Pretty much everyone I spoke to in Westfield believes the Broadduses made a killing by giving Netflix the right to adapt their story. One neighbor told me she’d heard that the Broadduses pocketed close to $10 million. In reality, the money from Netflix didn’t even cover their losses on the house.
In 2018, a number of major film and TV producers expressed interest in acquiring the rights to adapt our article and their life story — one horror producer offered to buy 657 Boulevard, hoping to use the house as a set. The Broadduses had little interest in giving someone the right to make a piece of entertainment out of the worst years of their life, but they had prior experience with Hollywood telling their story even without their permission: In 2016, Lifetime released a movie called The Watcher with enough artistic license — the film’s couple is biracial, and the letters come from “The Raven” — that the Broadduses couldn’t halt its release.
Selling the rights offered a modicum of control, although the Broadduses wanted little involvement.
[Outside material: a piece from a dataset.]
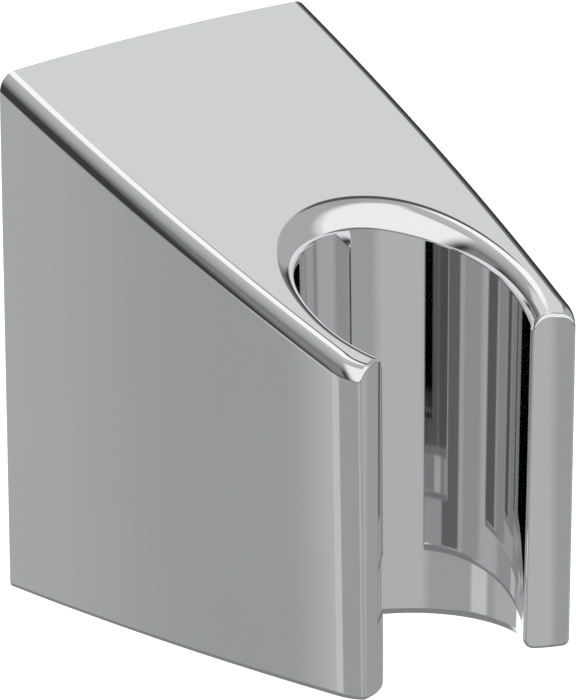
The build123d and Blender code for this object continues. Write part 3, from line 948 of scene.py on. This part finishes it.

They made only two requests and a suggestion to the production team: that the show not use their name, that the onscreen family look as little like theirs as possible (Naomi Watts and Bobby Cannavale have two kids rather than three), and that they wouldn’t mind it if the fictional house burned to the ground.
The Broadduses have not seen the show. Derek doesn’t plan to watch it. Seeing the trailer was stressful enough.
At this point, there seem to be only two possibilities: a confession or a DNA match.
In 2020, the Broadduses asked the prosecutor to close the case and return the letters and DNA evidence to them, so that they could hand it over to the forensic genealogists themselves. The office declined to do so. The Broadduses say their offer to pay for the forensic genealogy in their case, and several others, still stands.